At present I have only time to say that Mr Stedman was the writer of the letter alluded to in mine of the 13th— Russel when he shew me the letter did not permit me to see the writers name but I knew the hand writing & Russel has since told John Gardner that the letter was from Mr. Stedman of Lancaster1

Very respectfully

W S Shaw—

RC (Adams Papers); internal address: “John Q. Adams Esqr.”

1.

In a letter to JQA of 12 [Dec.] 1803, Shaw enclosed the article criticizing JQA that appeared in the Boston Columbian Centinel, 10 Dec., for which see AA to JQA, 11 Dec., and note 3, above. Shaw further reported that prior to the article’s publication, Centinel printer Benjamin Russell had shown him a letter from a Massachusetts member of the House of Representatives that commented on JQA’s actions in the Senate with “several marks of admiration.” Shaw concluded that the printed version in the Centinel had been “vamped up” by Russell and was “the effusion of his own idle brain” (Adams Papers).

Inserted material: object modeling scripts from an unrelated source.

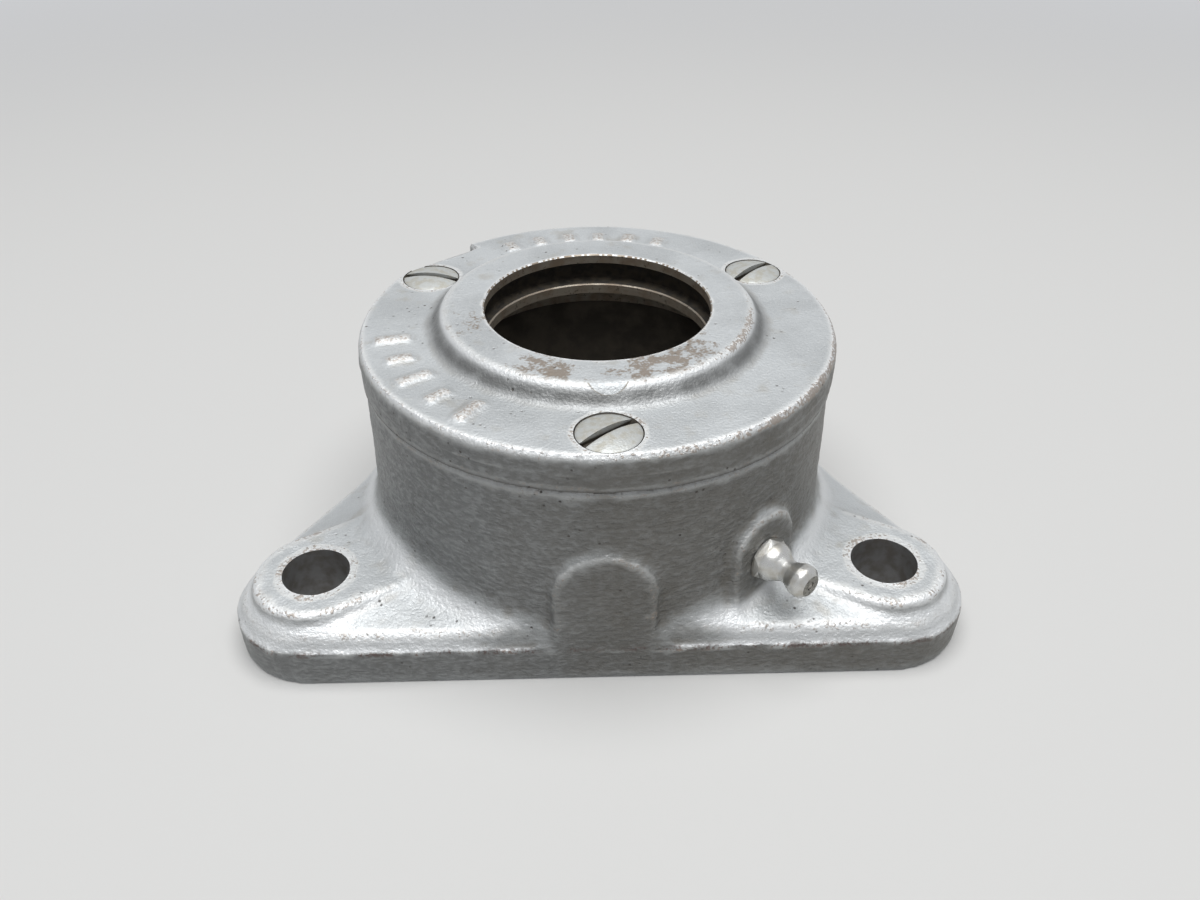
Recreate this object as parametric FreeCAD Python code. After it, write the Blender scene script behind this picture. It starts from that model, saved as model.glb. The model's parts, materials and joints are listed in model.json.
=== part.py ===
import FreeCAD, Part
import math
import os

# A cast three-bolt flanged bearing housing. It lies on its mounting face: the shaft axis is Z, the
# origin is on that axis in the plane of the mounting face, X runs along the straight front edge of
# the flange and -Y points to the front. Lengths are in millimetres and angles in degrees.

Vec = FreeCAD.Vector
UP = Vec(0, 0, 1)
CENTRE = Vec(0, 0, 0)

# How near two places are to count as the same, and how far a cut runs past the face that it opens
TOUCH = 1e-4
PAST = 1.0

# The shaft's opening is the size that the rest follows, outwards through walls and clearances
OPENING_RADIUS = 22.55
HUB_WIDTH = 7.95
HUB_SLOPE_RUN = 3.1
SCREW_HEAD_ROOM = 1.0
SCREW_EDGE_WALL = 6.5
COVER_OVERHANG = 0.7
REGISTER_WALL = 6.4
CAVITY_STEP = 3.0
FRONT_ROOM = 1.45
BOLT_ROOM = 17.6

# Flange
BOLT_COUNT = 3
BOLT_HOLE_RADIUS = 6.5
FIRST_BOLT_ANGLE = -30.0
FLANGE_EDGE_HEIGHT = 10.4
FLANGE_EDGE_ROUND = 2.6
WEB_TOP_CORNER = 1.1
EDGE_LEAN = 0.3
PAD_HEIGHT = 14.2
PAD_RADIUS = 12.0
PAD_DRAFT_RUN = 1.1
PAD_EDGE_ROUND = 0.8

# Round body
BODY_HEIGHT = 43.8
BODY_DRAFT_RUN = 0.5
FOOT_ROUND = 7.5
SEAT_LENGTH = 15.0
SEAT_CHAMFER = 1.0
REGISTER_DEPTH = 4.0

# Blank boss at the front, flush with the flange's edge
BLANK_BOSS_HALF_WIDTH = 9.6
BLANK_BOSS_TOP = 30.4
BOSS_DRAFT_RUN = 1.7
BOSS_EDGE_ROUND = 0.7

# Boss that carries the grease nipple
NIPPLE_ANGLE = -51.0
NIPPLE_HEIGHT = 21.0
NIPPLE_BOSS_RISE = 1.8
NIPPLE_BOSS_HALF_WIDTH = 7.8
NIPPLE_BOSS_CROWN = 9.8
NIPPLE_BOSS_FLARE = 7.0
NIPPLE_FLARE_SPREAD = 4.9
NIPPLE_FLARE_DRAFT_RUN = 1.0
NIPPLE_SPOT_FACE_CLEARANCE = 0.5
FLARE_STEPS = 4
NIPPLE_HOLE_RADIUS = 3.18
NIPPLE_HOLE_DEPTH = 9.0
GREASE_WAY_RADIUS = 2.0

# Gasket and end cover
GASKET_THICKNESS = 0.5
COVER_THICKNESS = 7.4
COVER_EDGE_ROUND = 1.4
HUB_RISE = 3.6
HUB_SHOULDER_ROUND = 1.6
HUB_FOOT_ROUND = 1.8
UPPER_LIP = 2.0
FELT_GROOVE_MOUTH = 5.0
FELT_GROOVE_DEPTH = 2.4
FELT_GROOVE_SLOPE = 0.5
LOWER_LIP = 2.2
SPIGOT_WALL = 5.0
SPIGOT_LENGTH = 3.4
REGISTER_CLEARANCE = 0.06
SPOT_RADIUS = 3.7
SPOT_DEPTH = 0.45
SPOT_OUTSIDE_SHOULDER = 0.5
SPOT_ANGLE = -88.3
CHIP_START_ANGLE = 127.0
CHIP_END_ANGLE = 152.0
CHIP_DEPTH = 3.9
CHIP_HEIGHT = 3.4
CHIP_END_DEPTH = 0.5

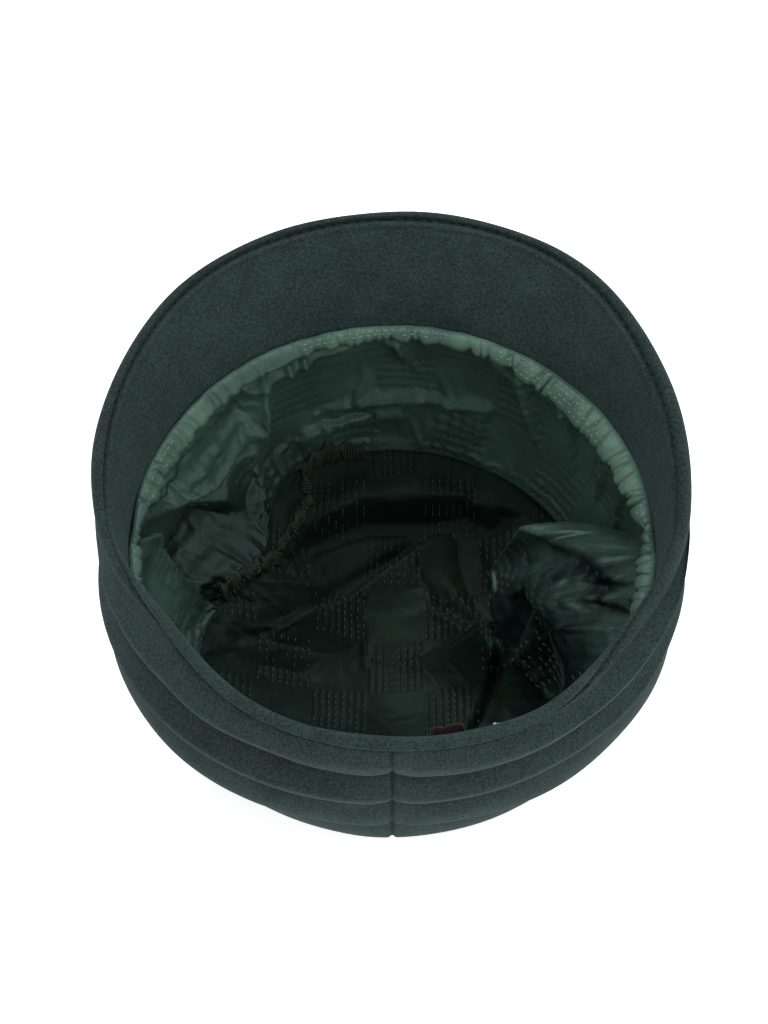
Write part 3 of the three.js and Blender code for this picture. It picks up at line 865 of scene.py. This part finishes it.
def floor_sketch(x, y):
    """A place on the top lining over a point of the plane."""
    level, inward = floor_level(x, y)
    settle = smoothstep(inward, 0.0, 0.22)
    lift = sum(fold(x, y, *row) for row in FLOOR_FOLDS)
    lift = lift + 0.5 * np.sin(x * 0.21 + 1.4 * np.sin(y * 0.07)) + 0.4 * np.sin(y * 0.17 + x * 0.05 + 1)
    return np.stack([x, y, level + lift * settle - 1.0 * bell(inward / 0.02)], axis=-1) * MM


def ring_place(angle, turn):
    """A place on the gathered edge: an angle round the head and a turn round its flattened tube."""
    sizes = np.array(RING_SIZES, dtype=float)
    size = np.interp(np.degrees(angle) % 360, sizes[:, 0], sizes[:, 1])
    wide = RING["wide"] * size + ripple(angle, 0, 0.25, 60, 9, 61)
    thick = RING["thick"] + ripple(angle, 1.5 * np.cos(turn), 0.12, 90, 9, 62)
    inner = 0.5 + 0.5 * np.cos(turn)
    for middle, depth, width, slant in PINCHES:
        away = degrees_from(angle, middle) * MM_PER_DEGREE - slant * 1.6 * inner
        thick = thick - depth * bell(away / width) + 0.3 * depth * bell(away / (3 * width))
        wide = wide - 0.8 * depth * bell(away / (1.6 * width)) * inner
    reach, height = wide * np.cos(turn), thick * np.sin(turn)
    lean = math.radians(RING["lean"])
    out = RING["out"] - (wide - RING["wide"] * 2.3) * 0.6 - reach * math.cos(lean) - height * math.sin(lean)
    up = RING["up"] + 0.3 * np.sin(7 * angle) - reach * math.sin(lean) + height * math.cos(lean)
    return place(angle, out, up)


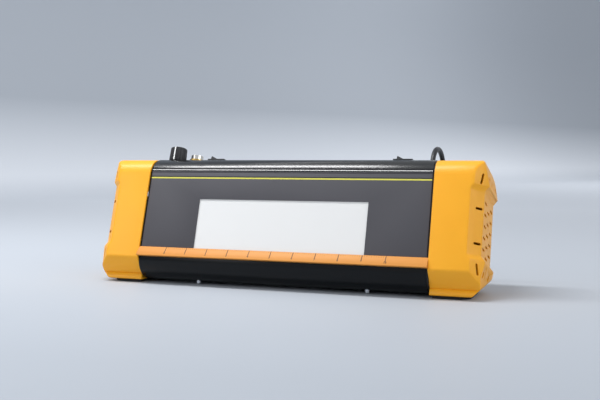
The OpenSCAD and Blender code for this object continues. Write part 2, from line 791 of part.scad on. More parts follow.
// Rubber pad under each cap
module foot_pad(side) {
    inner = rim_x + pad_inset;
    outer = rim_x + cap_len - base_chamfer - pad_inset;
    front = front_y + pad_front + pad_inset;
    back = front_y + pad_back - pad_inset;
    color("#101113") sides(side) linear_extrude(base_gap) polygon([[inner, front],
        [outer - pad_chamfer, front], [outer, front + pad_chamfer],
        [outer, back - pad_chamfer], [outer - pad_chamfer, back], [inner, back]]);
}
module left_foot_pad() foot_pad(-1);
module right_foot_pad() foot_pad(1);

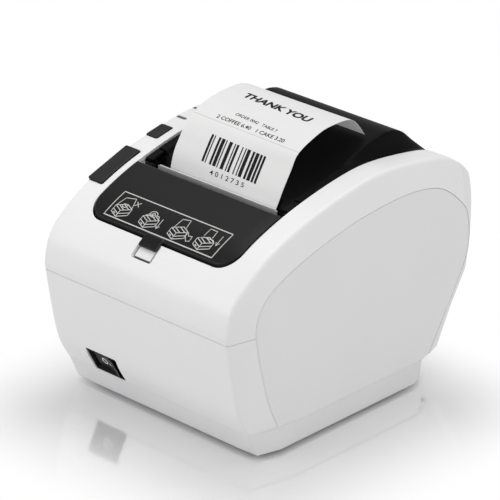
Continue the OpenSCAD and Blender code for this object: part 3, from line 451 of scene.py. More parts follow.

After learning of the Centinel piece, JQA made several efforts to identify the author. He wrote to Shaw on 23 and 24 Dec. (both MWA:Adams Family Letters), asking that Shaw seek the writer’s identity so that JQA could “make such explanations to him as will be entirely satisfactory to him and to me.” JQA wrote a similar letter to Russell on 24 Dec. (LbC, APM Reel 135). On 8 Jan. 1804 Russell replied that he would ask the writer’s permission to reveal his name, and on 29 Jan. he wrote again, noting the author’s refusal (both Adams Papers). In the 29 Jan. letter, Russell also informed JQA that he had printed the letter without the writer’s permission because he “lamented an error in your judgment, from whose influence I had expected important consequences” and wrote that JQA had disappointed his hope for “adding new strength and energy to the thin ranks of federalism.” On 18 Jan. JQA received Shaw’s letter, learning that the source of the published letter was Congressman William Stedman, for whom see vol. 13:157. JQA did not indicate whether he approached Stedman on the matter (D/JQA/27, 18 Jan., APM Reel 30).